RAISEDAL / RAISEReadingList

This repository contains a reading list of Software Engineering papers and articles!
0 stars 0 forks source link

Paper Review: Automatic detection of new domain-specific words, using document classification and frequency profiling #77

Open Md-Nizamuddin opened 3 months ago

Md-Nizamuddin commented 3 months ago

Publisher

University of Birmingham

Link to The Paper

https://www.birmingham.ac.uk/Documents/college-artslaw/corpus/conference-archives/2005-journal/Lexiconodf/asmussenpaper.pdf

Name of The Authors

Jørg Asmussen

Year of Publication

2005

Summary

This research proposes an approach for automatically determining new domain-specific words to facilitate updating the Danish Dictionary DDO using 'known' domain-specific vocabularies derived from DDOC. Every domain-specific text has a domain label, comprising 66 domains. New domain-specific vocabulary is then detected by statistically determining salient words in the new text material that are not yet registered in the dictionary. DDOC (43k text sample - 40M words) - 66 different vocabularies. It follows a primitive tokenizer without any preprocessing. It uses a statistical significance test using log-likelihood for the comparison as it yields acceptable results within the corpus comparison framework. We have 2 types of uncertainties here: (a) Significance level where a threshold p>= 0.99 is used to determine which words are important enough to be included in each domain's vocabulary. A high threshold means fewer but more significant words. (b) The common words are included due to their role in phrases but their high frequency is managed to avoid absurd results. For Classification: The words in the text with each domain's vocabulary where the domain with the most words in common is chosen as the classification for the text. A word with a higher frequency matters more than the one with less occurrence.

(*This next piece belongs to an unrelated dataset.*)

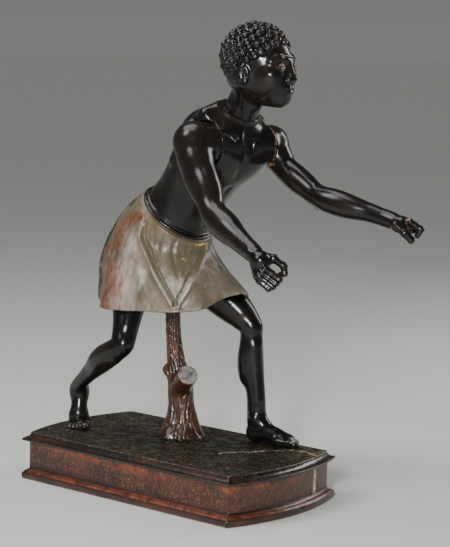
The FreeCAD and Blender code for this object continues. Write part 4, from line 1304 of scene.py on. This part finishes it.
def head_clay():
    clay = Clay((44, -28, 372), (136, 54, 482), 0.64)
    face = turned(about_z=math.degrees(FACE_TURN))

    def hegg(f, l, u, radii, extra=None):
        axes = face if extra is None else turned(**extra) @ face
        return egg(head_point(f, l, u), radii, axes)

    # skull, full cheeks, jaw and chin
    clay.add(hegg(-5, 0, 11, (33.0, 28.5, 29.5)))
    clay.add(hegg(8.5, 0, -4, (25, 24, 31)), 8)
    clay.add(hegg(-9, 0, -8, (25, 26.5, 22)), 8)
    clay.add(hegg(12, 0, -24, (17.5, 17.5, 12.5)), 9)
    clay.add(hegg(23.5, 0, -31.5, (8.5, 9, 6.5)), 7)
    for s in (-1, 1):
        clay.add(hegg(19, 13.5 * s, -13, (10.5, 9.5, 11)), 9)
        clay.add(hegg(20, 16 * s, -6, (8, 7, 5)), 8)
        clay.add(bone(head_point(31.0, 5 * s, 7.2), head_point(27.0, 13 * s, 8.8),
                      2.2, 2.0), 6)
        clay.add(bone(head_point(27.0, 13 * s, 8.8), head_point(22.5, 19 * s, 6.0),
                      2.0, 1.6), 6)
        clay.cut(hegg(37.0, 11.0 * s, 1.5, (5.0, 6.5, 4.6)), 6)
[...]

The vocabulary size is balanced using the 1/sqrt(D) approach for domain score. The more important relevant words are given a high rank in a domain. At last, the text is assigned to the domain with the highest score.

Contributions of The Paper

This automates the process that traditionally requires a lot of manual labor. There is the creation of domain-specific vocabularies from an extensive corpus of text samples. He used mathematical formulas (statistical test-log likelihood method) to give an effective text classification method.

Comments

Mathematical Approach